#### Task objective
Restate word for word the lines beginning at the one that contains "armature_screws();" and ending at the one that contains "cad_parts[obj.name] = obj"; include both and nothing else.

#### Excerpted data
________
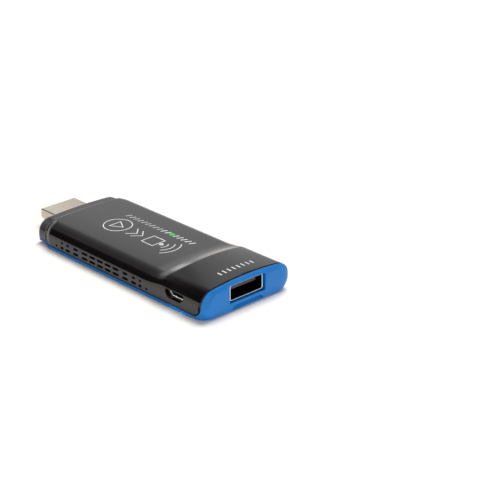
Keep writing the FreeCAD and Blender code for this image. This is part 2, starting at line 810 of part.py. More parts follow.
def make_radio():
    deck = block("wifi_board", (wifi_x, wifi_y), board_top, (dim.wifi_side, dim.wifi_side, dim.wifi_board))
    deck_top = board_top + dim.wifi_board
    side = dim.wifi_side - dim.can_margin * 2
    outer = block("can_outer", (wifi_x, wifi_y), deck_top, (side, side, dim.can_height))
    room = side - dim.can_wall * 2
    inner = block("can_inner", (wifi_x, wifi_y), deck_top, (room, room, dim.can_height - dim.can_wall))
    can = cut("wifi_shield", outer, inner)
    radio = block("wifi_chip", (wifi_x, wifi_y), deck_top, (dim.radio_side, dim.radio_side, dim.radio_height))
    antenna = block("wifi_antenna", (wifi_x, board_half - dim.antenna_width * 2), board_top,
                    (dim.antenna_len, dim.antenna_width, dim.antenna_height))
    return [deck, can, radio, antenna]


def make_small_parts():
    crystal = (dim.crystal_len, dim.crystal_width, dim.crystal_height)
    cpu_edge = dim.processor_side / 2
    clock_y = cpu_edge + dim.crystal_width * 1.5
    crystals = [
        block("crystal_clock", (processor_x, -clock_y), board_top, crystal),
        block("crystal_radio", (wifi_x, dim.crystal_width), board_top, crystal),
    ]
    coils = []
    coil_x = processor_x - cpu_edge - dim.coil_side * 2
    for index in range(3):
        y = -(dim.coil_side + dim.coil_space) * index - dim.coil_space
        coils.append(block(f"coil_{index}", (coil_x, y), board_top,
                           (dim.coil_side, dim.coil_side, dim.coil_height)))
    chip = (dim.chip_width, dim.chip_len, dim.chip_height)
    capacitors = [block(f"capacitor_{index}", (processor_x + dim.chip_pitch * (index - 2.5), clock_y),
                        board_top, chip) for index in range(6)]
    resistor = (dim.chip_width, dim.chip_len, dim.chip_height / 2)
    first = memory_end + dim.chip_len
    resistors = [block(f"resistor_{index}", (first, dim.chip_pitch * (index + 2)), board_top, resistor)
                 for index in range(4)]
    filters = [block(f"filter_{index}", (board_start + dim.board_grip * 2, dim.filter_pitch * (index - 1.5)),
                     board_top, (dim.filter_len, dim.filter_width, dim.filter_height))
               for index in range(4)]
    fuse_x = x_crest - dim.fuse_len
    fuse_part = block("usb_fuse", (fuse_x, dim.fuse_width * 3), board_top,
                      (dim.fuse_len, dim.fuse_width, dim.fuse_height))
    return [group("crystals", crystals), group("inductors", coils), group("capacitors", capacitors),
            group("resistors", resistors), group("hdmi_filters", filters), fuse_part]


# Reset switch behind the pin hole in the far side

def make_switch():
    switch_x = x_main + dim.switch_place
    front = board_half - dim.switch_edge
    axis_z = board_top + dim.switch_height / 2
    case = block("switch_case", (switch_x, front - dim.switch_depth / 2), board_top,
                 (dim.switch_width, dim.switch_depth, dim.switch_height))
    along_y = Rotation(Vector(1, 0, 0), -90)
    bore = cylinder("switch_bore", (switch_x, front - dim.bore_deep, axis_z),
                    dim.plunger_radius + dim.plunger_gap, dim.bore_deep, along_y)
    body = cut("reset_switch", case, bore)
    plunger = cylinder("reset_plunger", (switch_x, front + dim.plunger_out - dim.plunger_len, axis_z),
                       dim.plunger_radius, dim.plunger_len, along_y)
    return [body, plunger]


pieces = [make_upper_shell(), make_lower_shell()]
for make in (make_hdmi_plug, make_usb_port, make_micro_port, make_board, make_chips, make_radio,
             make_small_parts, make_switch):
    pieces.extend(make())
for piece in pieces:
    piece.Label = piece.Name
doc.recompute()

failed = [item.Name for item in doc.Objects if "Invalid" in item.State or "Error" in item.State]
if failed:
    raise SystemExit(f"failed objects: {failed}")
for piece in pieces:
    if piece.Shape.isNull() or not piece.Shape.isValid():
        raise SystemExit(f"bad shape: {piece.Label}")

os.makedirs("parts", exist_ok=True)
for piece in pieces:
    piece.Shape.exportStep(f"parts/{piece.Label}.step")
    print(piece.Label, len(piece.Shape.Solids), round(piece.Shape.Volume, 2))
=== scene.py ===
import math

import bmesh
import bpy
import numpy as np
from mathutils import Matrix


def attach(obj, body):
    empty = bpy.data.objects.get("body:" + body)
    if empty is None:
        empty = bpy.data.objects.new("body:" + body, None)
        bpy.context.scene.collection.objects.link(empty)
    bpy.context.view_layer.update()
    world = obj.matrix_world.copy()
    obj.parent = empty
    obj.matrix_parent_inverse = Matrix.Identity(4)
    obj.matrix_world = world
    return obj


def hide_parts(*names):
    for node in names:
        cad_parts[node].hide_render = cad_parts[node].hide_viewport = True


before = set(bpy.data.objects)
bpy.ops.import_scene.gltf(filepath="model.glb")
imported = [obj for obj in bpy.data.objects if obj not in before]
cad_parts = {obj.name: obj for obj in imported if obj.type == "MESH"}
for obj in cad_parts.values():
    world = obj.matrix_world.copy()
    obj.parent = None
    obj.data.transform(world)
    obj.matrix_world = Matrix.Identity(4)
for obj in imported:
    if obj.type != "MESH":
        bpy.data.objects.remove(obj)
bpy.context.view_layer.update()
mm = 0.001
rightAngle = math.pi / 2
print("frame loaded")


# Sizes are in millimetres, in the frame of the solids: X along the stick, plug at -X, Z up.

# Distances under which points are one and edges are nothing, and the angle from which an edge stays sharp.
meshing = {"sameSpot": 0.002, "noEdge": 0.001, "sharpAngle": 30}


# Quads between neighbouring rows of a grid of points; wrap joins the last column to the first.
def gridQuads(rows, columns, wrap=False):
    across = columns if wrap else columns - 1
    row, column = np.meshgrid(np.arange(rows - 1), np.arange(across), indexing="ij")
    following = (column + 1) % columns
    quads = np.stack([row * columns + column, row * columns + following,
                      (row + 1) * columns + following, (row + 1) * columns + column], axis=-1)
    return quads.reshape(-1, 4)


# Quads that join the last row of a wrapped grid back to its first row.
def closingQuads(rows, columns):
    column = np.arange(columns)
    following = (column + 1) % columns
    last = (rows - 1) * columns
    return np.stack([last + column, last + following, following, column], axis=-1)


# Shades a mesh smooth, with sharp edges where two faces meet at more than the given angle.
def shadeMesh(mesh, angle=meshing["sharpAngle"]):
    mesh.shade_smooth()
    mesh.set_sharp_from_angle(angle=math.radians(angle))


# Puts points and faces into a mesh object, welds doubled points and turns the faces outwards.
def makePiece(name, points, faces, angle=meshing["sharpAngle"]):
    mesh = bpy.data.meshes.new(name)
    places = np.asarray(points, float).reshape(-1, 3) * mm
    mesh.from_pydata(places.tolist(), [], [list(face) for face in faces])
    work = bmesh.new()
    work.from_mesh(mesh)
    bmesh.ops.remove_doubles(work, verts=work.verts, dist=meshing["sameSpot"] * mm)
    bmesh.ops.dissolve_degenerate(work, edges=work.edges, dist=meshing["noEdge"] * mm)
    bmesh.ops.recalc_face_normals(work, faces=work.faces)
    work.to_mesh(mesh)
    work.free()
    shadeMesh(mesh, angle)
    piece = bpy.data.objects.new(name, mesh)
    bpy.context.collection.objects.link(piece)
    return piece


# Cuts or joins one solid with others by an exact boolean, and keeps only the result.
def combine(piece, tools, operation):
    for tool in tools:
        step = piece.modifiers.new("combine", "BOOLEAN")
        step.operation = operation
        step.solver = "EXACT"
        step.object = tool
    graph = bpy.context.evaluated_depsgraph_get()
    result = bpy.data.meshes.new_from_object(piece.evaluated_get(graph))
    result.name = piece.name
    piece.modifiers.clear()
    piece.data = result
    for tool in tools:
        bpy.data.objects.remove(tool)
    shadeMesh(result)
    return piece


# Closed outline with its corners rounded: each corner becomes a quadratic curve between the two points
# that lie a set distance from it along its sides.
def roundOutline(corners, reach, steps=6):
    corner = np.asarray(corners, float)
    before, after = np.roll(corner, 1, axis=0) - corner, np.roll(corner, -1, axis=0) - corner
    start = corner + before / np.linalg.norm(before, axis=1, keepdims=True) * reach
    end = corner + after / np.linalg.norm(after, axis=1, keepdims=True) * reach
    t = np.linspace(0, 1, steps + 1)[None, :, None]
    curve = (1 - t) ** 2 * start[:, None] + 2 * t * (1 - t) * corner[:, None] + t ** 2 * end[:, None]
    return curve.reshape(-1, 2)


def rectangleOutline(half, low, high, corner):
    return roundOutline([(-half, low), (half, low), (half, high), (-half, high)], corner)


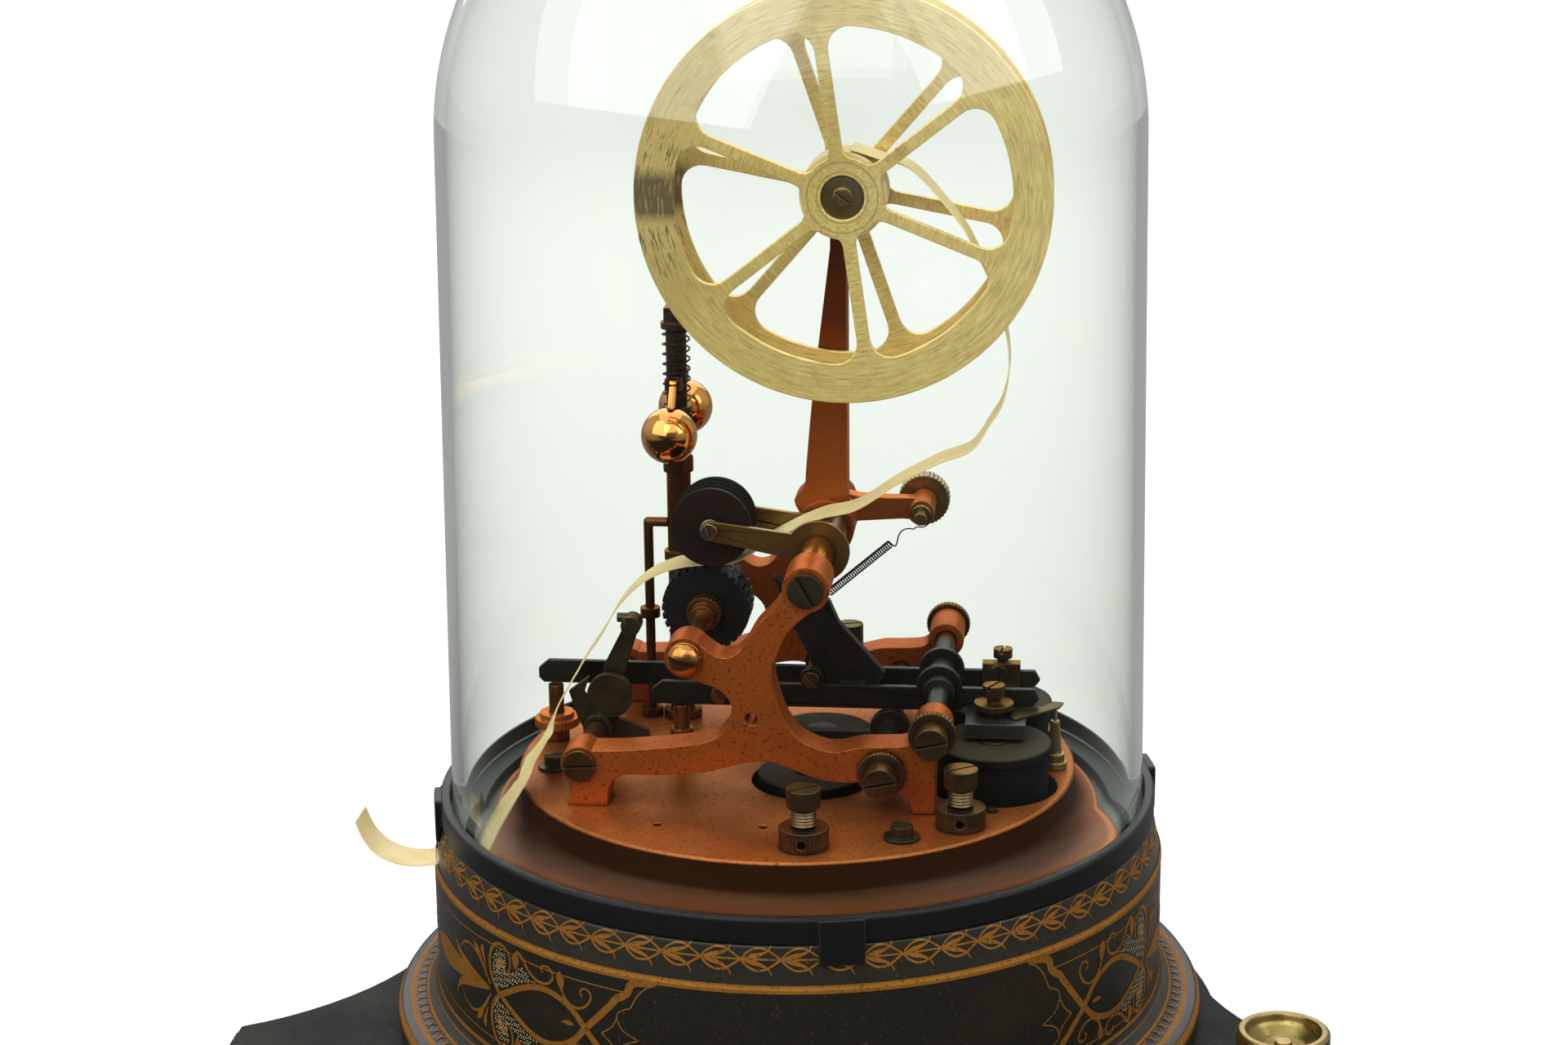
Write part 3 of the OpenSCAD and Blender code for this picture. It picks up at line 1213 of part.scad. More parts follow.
// Spindle with its thrust collar, thick part, head and the two knuckles for the balls
module governor_spindle() color(bronze) {
    seat = column_top + 1.9 + side_gap;
    gov_post(plate_z - plate_t + 1, seat - plate_z + plate_t - 1, spindle_r);
    gov_post(seat, 2, column_r);
    gov_post(seat, head_z - seat, spindle_top_r - 0.9);
    gov_post(spring_low_z - 2, head_z - spring_low_z + 2, spindle_top_r);
    gov_post(spring_low_z - 2, 1.6, gov_spring_r + 0.6);
    gov_post(head_z, 2, gov_spring_r + 0.5);
    translate([gov_p[0] - 3.2, gov_p[1] - 3.2, head_z + 2]) cube([6.4, 6.4, plate_z + spindle_h - head_z - 2]);
    for (side = [0, 1]) translate([gov_p[0], gov_p[1], knuckle_z]) rotate([0, 0, 180 * side]) {
        translate([-1.1, -5, lug_lift(side) - 0.6]) cube([2.2, 3, 1.2]);
        translate([-2.5, -5.4, -1.8]) cube([5, 0.8, 3.6]);
        for (x = [-2.5, 1.4]) translate([x, -8.2, -1.8]) cube([1.1, 3.6, 3.6]);
        translate([-2.5, -pin_out, 0]) rotate([0, 90, 0]) cylinder(r = pin_r, h = 5, $fn = 24);
    }
}

// Height at which the spring leaves room for a lug in front (side 0) and behind (side 1)
gov_pitch = (spring_high_z - spring_low_z) / gov_turns;
function coil_above(phase) = spring_low_z
    + gov_pitch * (phase + floor((knuckle_z - spring_low_z) / gov_pitch - phase));
function lug_lift(side) = coil_above(side == 0 ? 0.75 : 0.25) + gov_pitch / 2 - knuckle_z;

function gov_route() = [for (i = [0 : gov_turns * 8])
    [gov_p[0] + gov_spring_r * cos(45 * i), gov_p[1] + gov_spring_r * sin(45 * i),
        spring_low_z + (spring_high_z - spring_low_z) * i / (gov_turns * 8)]];

module governor_spring() color("#3c332c") wire(gov_route(), gov_wire / 2, [0, 0, 1]);

echo(governor_spring_least_gap = least_gap(gov_route(), 6) - gov_wire);

// Polished ball on a short strap with an eye round the pin
module ball_arm(side) translate([gov_p[0], gov_p[1], knuckle_z]) rotate([0, 0, 180 * side]) {
    dy = ball_out - pin_out;
    dz = knuckle_z - plate_z - ball_h;
    length = norm([dy, dz]);
    tilt = atan2(dz, dy);
    difference() {
        union() {
            translate([0, -ball_out, -dz]) sphere(r = ball_r);
            translate([0, -pin_out, 0]) rotate([tilt, 0, 0]) translate([-strap_w / 2, -length, -0.7])
                cube([strap_w, length, 1.4]);
            translate([-strap_w / 2, -pin_out, 0]) rotate([0, 90, 0]) cylinder(r = 1.3, h = strap_w, $fn = 32);
        }
        translate([-strap_w, -pin_out, 0]) rotate([0, 90, 0])
            cylinder(r = pin_r + run_gap, h = 2 * strap_w, $fn = 32);
    }
}

module governor_ball_front() color("#c06a2c") ball_arm(0);
module governor_ball_rear() color("#c06a2c") ball_arm(1);

// Bent rod that steadies the column
stay_x = gov_p[0] - 9.6;
stay_r = 1.45;
stay_top = plate_z + 61.5;

module stay_rod() color(bronze) {
    post(stay_x, gov_back, plate_z, stay_top - plate_z, stay_r);
    translate([stay_x, gov_back, stay_top]) sphere(r = stay_r);
    translate([stay_x, gov_back, stay_top]) rotate([0, 90, 0])
        cylinder(r = stay_r, h = gov_p[0] - column_r - stay_x);
    post(stay_x, gov_back, plate_z, 2.5, stay_r + 2);
    post(stay_x, gov_back, plate_z + 31.5, 3, stay_r + 1.6);
}

// Paper feed at the left

feed_shaft_r = 2.5;
feed_end_y = rear_y + 4;
feed_y = -14;

module feed_shaft() color(bronze) difference() {
    union() {
        bar_y(feed_p, front_y, feed_end_y - front_y, feed_shaft_r);
        bar_y(feed_p, front_y - 1.7, 1.7, pivot_boss_r - 0.8);
        bar_y(feed_p, front_back_y, feed_y - side_gap - 2.5 - front_back_y, feed_shaft_r + 0.7);
        bar_y(feed_p, feed_y + 11 + side_gap, 3, feed_shaft_r + 1.4);
    }
    slot_y(feed_p, front_y - 1.7, 0.9, 1, pivot_boss_r, -3);
}

module feed_rocker() color(bronze) difference() {
    union() {
        bar_y(feed_p, feed_y, 11, feed_shaft_r + 1.7);
        plate_y(feed_y + 4.5, 1.6) polygon([feed_p + [-9, 9.9], feed_p + [-2.9, 14.6], feed_p + [-4.4, 9.6],
            feed_p + [0.1, 3.6], feed_p + [4, 2.6], feed_p + [14.4, -1.4], feed_p + [15, -4.2],
            feed_p + [8.2, -5.4], feed_p + [-3, -5], feed_p + [-6.5, 1.5]]);
        bar_y(feed_p + [3.5, 9.5], feed_y + 2, 2.5, 6.7);
        bar_y(feed_p + [3.5, 9.5], feed_y + 4.5, 2.6, 6);
        plate_y(feed_y + 6.1, 3) polygon([feed_p + [-1.4, 3], feed_p + [3.4, 3], feed_p + [11.6, 28.6],
            feed_p + [8, 30.6], feed_p + [1.8, 18.5]]);
        bar_y(feed_p + [9.7, 30], feed_y + 4.6, 6, 2.9);
        translate([feed_p[0] + 5.5, feed_y + 7.6, feed_p[1] + 31.9]) rotate([0, 90, 0])
            cylinder(r = 1.4, h = 5.6);
    }
    bar_y(feed_p, feed_y - 1, 13, feed_shaft_r + run_gap);
}

// Stops under the lever plates, the rear one with a knurled hand nut
stop_r = 2.3;
stop_top = lever_under - side_gap;
stop_nut_z = plate_z + 4.4;

module stop_posts() color(bronze) {
    post(stop_rear_at[0], stop_rear_at[1], plate_z, stop_top - plate_z, stop_r);
    post(stop_rear_at[0], stop_rear_at[1], plate_z, stop_nut_z - side_gap - plate_z, stop_r + 1.4);
    post(stop_front_at[0], stop_front_at[1], plate_z, stop_top - plate_z, stop_r);
    post(stop_front_at[0], stop_front_at[1], plate_z + 7, 3, stop_r + 1.2);
}

module stop_nut() color(copper) translate([stop_rear_at[0], stop_rear_at[1], stop_nut_z]) difference() {
    union() {
        linear_extrude(2.6) knurl(lock_nut_r, 36, 0.3);
        cylinder(r = lock_nut_r - 1.6, h = 4.2);
    }
    translate([0, 0, -1]) cylinder(r = stop_r + run_gap, h = 7);
}

// Binding posts and their slotted hand screws
bind_base_r = 6.9;
bind_base_h = 5.9;
bind_thread_r = 3.2;
bind_rise = 11.8;
bind_hole_h = 2.8;

module binding_posts() color(bronze) for (p = [binding_a, binding_b]) difference() {
    union() {
        translate([p[0], p[1], plate_z]) linear_extrude(bind_base_h) knurl(bind_base_r, 40, 0.25);
        post(p[0], p[1], plate_z - plate_t, plate_t, small_screw_r - 0.1);
    }
    post(p[0], p[1], plate_z + bind_base_h - 4.5, 5, bind_thread_r - 1.2 + run_gap);
    translate([p[0], p[1], plate_z + bind_hole_h]) rotate([90, 0, 0])
        cylinder(r = 1.2, h = bind_base_r + 1, $fn = 32);
}

module binding_screw(p) difference() {
    union() {
        post(p[0], p[1], plate_z + bind_base_h - 2, 2 + side_gap, bind_thread_r - 1.2);
        post(p[0], p[1], plate_z + bind_base_h + side_gap, bind_rise - bind_base_h - side_gap, bind_thread_r);
        post(p[0], p[1], plate_z + bind_rise, 5.2, 4.7);
    }
    slot_z(p[0], p[1], plate_z + bind_rise + 5.2, 0.9, 1.3, 4.7, 35);
}

module binding_screw_front() color(bronze) binding_screw(binding_a);
module binding_screw_side() color(bronze) binding_screw(binding_b);

// Small screws of the plate and the rear frame, and the screws that hold the frames' feet from below
module plate_screws() color(bronze) {
    difference() {
        union() {
            post(rear_screw_at[0], rear_screw_at[1], rear_screw_z - 3, 4, small_screw_r - 0.1);
            post(rear_screw_at[0], rear_screw_at[1], rear_screw_z, 8.4, 4.1);
        }
        slot_z(rear_screw_at[0], rear_screw_at[1], rear_screw_z + 8.4, 0.8, 1.2, 4.1, 15);
    }
    for (p = [washer_screw, left_screw]) difference() {
        union() {
            post(p[0], p[1], plate_z, 0.9, 5);
            post(p[0], p[1], plate_z, 3.9, 3.2);
            post(p[0], p[1], plate_z - plate_t, plate_t, small_screw_r - 0.1);
        }
        slot_z(p[0], p[1], plate_z + 3.9, 0.7, 1.1, 3.2, 20);
    }
    post(nickel_pin[0], nickel_pin[1], plate_z - plate_t, plate_t + 1, small_screw_r - 0.1);
    for (p = frame_screws_at) {
        post(p[0], p[1], plate_z - plate_t, plate_t + 5.5, frame_screw_r - 0.1);
        post(p[0], p[1], plate_z - plate_t - 2, 2, frame_screw_r + 1.6);
    }
}

// Contact post with a fine pin under the leaf
module contact_post() color(brass) {
    pin_top = armature_top - leaf_gap;
    translate([contact_at[0], contact_at[1], plate_z]) {
        cylinder(r = 3.6, h = 2);
        cylinder(r = 2.9, h = 4.5);
        translate([0, 0, 4.5]) cylinder(r1 = 2.1, r2 = 1.3, h = 10);
        cylinder(r = 0.6, h = pin_top - plate_z, $fn = 24);
    }
    post(contact_at[0], contact_at[1], plate_z - plate_t, plate_t, small_screw_r - 0.1);
}

board();
drum();
terminal_studs();
terminal_nut_rear();
terminal_nut_front();
dome_ring();
mechanism_plate();
front_frame();
rear_frame();
top_tie_rod();
top_sleeve();
reel_pillar();
spring_arm();
spring_knob();
tension_spring();
reel_axle();
reel_front_flange();
reel_rear_flange();
reel_hub();
paper_roll();
paper_tape();
ink_arm();
ink_roller_axle();
ink_roller_felt();
ink_roller_cheeks();
type_shaft();
front_type_wheel();
rear_type_wheel();
escape_wheel();
bearing_screws();
pivot_screws();
lock_nuts();
lever_front_plate();
lever_rear_plate();
lever_shaft();
lever_spacers();
print_crank();
armature();
armature_screws();
contact_leaf();
shift_lever();
press_coils();
type_coils();
magnet_cores();
governor_column();
governor_spindle();
governor_spring();
governor_ball_front();
governor_ball_rear();
stay_rod();
feed_shaft();
feed_rocker();
stop_posts();
stop_nut();
binding_posts();
binding_screw_front();
binding_screw_side();
plate_screws();
contact_post();
glass_dome();
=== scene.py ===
"""Stock ticker under a glass dome: looks, light and camera around the CAD frame."""

import math

import bpy
from mathutils import Matrix, Vector

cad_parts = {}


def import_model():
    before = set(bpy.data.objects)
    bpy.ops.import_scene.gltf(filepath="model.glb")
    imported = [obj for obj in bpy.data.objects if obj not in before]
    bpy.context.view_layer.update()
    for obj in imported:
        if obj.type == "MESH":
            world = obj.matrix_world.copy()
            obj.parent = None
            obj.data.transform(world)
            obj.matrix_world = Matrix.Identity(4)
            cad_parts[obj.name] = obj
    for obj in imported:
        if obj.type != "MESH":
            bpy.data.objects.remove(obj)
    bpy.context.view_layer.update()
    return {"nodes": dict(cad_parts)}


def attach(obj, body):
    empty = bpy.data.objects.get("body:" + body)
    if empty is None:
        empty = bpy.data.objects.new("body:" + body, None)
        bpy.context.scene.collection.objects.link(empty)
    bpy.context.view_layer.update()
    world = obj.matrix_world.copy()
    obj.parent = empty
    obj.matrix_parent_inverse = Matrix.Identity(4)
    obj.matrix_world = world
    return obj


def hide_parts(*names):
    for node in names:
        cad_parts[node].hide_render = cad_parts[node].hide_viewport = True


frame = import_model()
nodes = frame["nodes"]
scene = bpy.context.scene
MM = 0.001
TAU = 2 * math.pi

# Levels and radii of the CAD frame, in millimetres
DRUM_R = 107.5
FOOT_R = 119.8
GLASS_Z = 94.5
DOME_R = 101.6
CAP_R = 99.0
CAP_Z = 291.3
GLASS_T = 3.0
REEL = (14.3, 273.3)
COIL_TOP = 120
LOW_COIL_TOP = 109
TAPE_W = 12.7
TAPE_T = 0.4
TAPE_STEPS = 8


# Shader building blocks

def material(name):
    mat = bpy.data.materials.new(name)
    mat.use_nodes = True
    mat.node_tree.nodes.clear()
    return mat, mat.node_tree


def surface(name):
    """A new material, its node tree and the place on the object."""
    mat, tree = material(name)
    return mat, tree, add(tree, "ShaderNodeTexCoord").outputs["Object"]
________
#### Exercise response
armature_screws();
contact_leaf();
shift_lever();
press_coils();
type_coils();
magnet_cores();
governor_column();
governor_spindle();
governor_spring();
governor_ball_front();
governor_ball_rear();
stay_rod();
feed_shaft();
feed_rocker();
stop_posts();
stop_nut();
binding_posts();
binding_screw_front();
binding_screw_side();
plate_screws();
contact_post();
glass_dome();
=== scene.py ===
"""Stock ticker under a glass dome: looks, light and camera around the CAD frame."""

import math

import bpy
from mathutils import Matrix, Vector

cad_parts = {}


def import_model():
    before = set(bpy.data.objects)
    bpy.ops.import_scene.gltf(filepath="model.glb")
    imported = [obj for obj in bpy.data.objects if obj not in before]
    bpy.context.view_layer.update()
    for obj in imported:
        if obj.type == "MESH":
            world = obj.matrix_world.copy()
            obj.parent = None
            obj.data.transform(world)
            obj.matrix_world = Matrix.Identity(4)
            cad_parts[obj.name] = obj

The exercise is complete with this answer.